Jan. 16 (UPI) -- Iraq is one of the few countries assessed where political risk is a real concern for an economy pegged heavily to the price for crude oil, Moody's said Tuesday
Moody's Investors Service in an outlook published Tuesday on the economies of Egypt, Iraq, Jordan, Morocco and Tunisia said the situation was relatively good, compared with the risks permeating out of the Arab Spring uprisings that started in Tunisia in December 2010 and spread through the region.
Nearly a decade later, Moody's said ongoing structural reforms, a gradual regional re-opening and planned reconstruction programs were driving general gains in gross domestic product for the region in 2019.
"From among all the sovereigns we rate, Iraq is the only country whose political risk assessment is set at 'Very High (-)', both at the domestic and the geopolitical level," the report stressed.

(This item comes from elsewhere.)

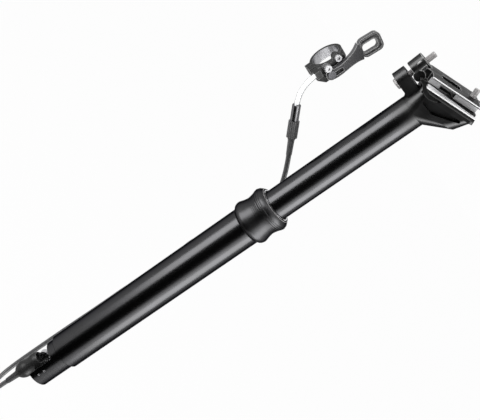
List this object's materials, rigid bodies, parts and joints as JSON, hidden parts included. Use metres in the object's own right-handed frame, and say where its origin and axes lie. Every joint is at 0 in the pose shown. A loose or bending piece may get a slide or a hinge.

A failed bid for independence in the Kurdish provinces of northern Iraq last year coincided with a push to liberate the region from the terrorist group calling itself the Islamic State. Those tensions added a geopolitical risk premium to the price of crude oil, though no production was seriously impacted.
Nevertheless, Iraq's credit rating is low at Caa1, which reflects the tight economic link to the price of oil and a volatile national security situation that presents reform obstacles for the country as a whole.
"These credit challenges are set against the country's substantial natural resource wealth and its relatively large economy," the report read.
On Monday, Moody's said that its growth expectations for the Gulf Cooperation Council -- Bahrain, Kuwait, Oman, Qatar, Saudi Arabia and the United Arab Emirates -- was around 2 percent for 2018. That's compared with the aggregate growth rate average for GPD of around 5 percent per year in the five years ending in 2015, but an improvement over recent flatness.
Iraq's GDP growth could be around 2.9 percent for 2018, but falter to around 2 percent in the next few years.
Iraq is one of the top oil producers in the Organization of Petroleum Exporting Countries. Crude oil prices have been supported at least since July by a decision by OPEC members to correct an oil market surplus with managed production declines, but received more support to start the year from a geopolitical risk premium.
For Iraq, GDP growth is vulnerable to oil, which accounts for more than 90 percent of its exports. Moody's said the fiscal deficit for Iraq was shrinking from highs above 14 percent in 2016, but that was almost entirely driven by the price for crude oil and not structural reforms.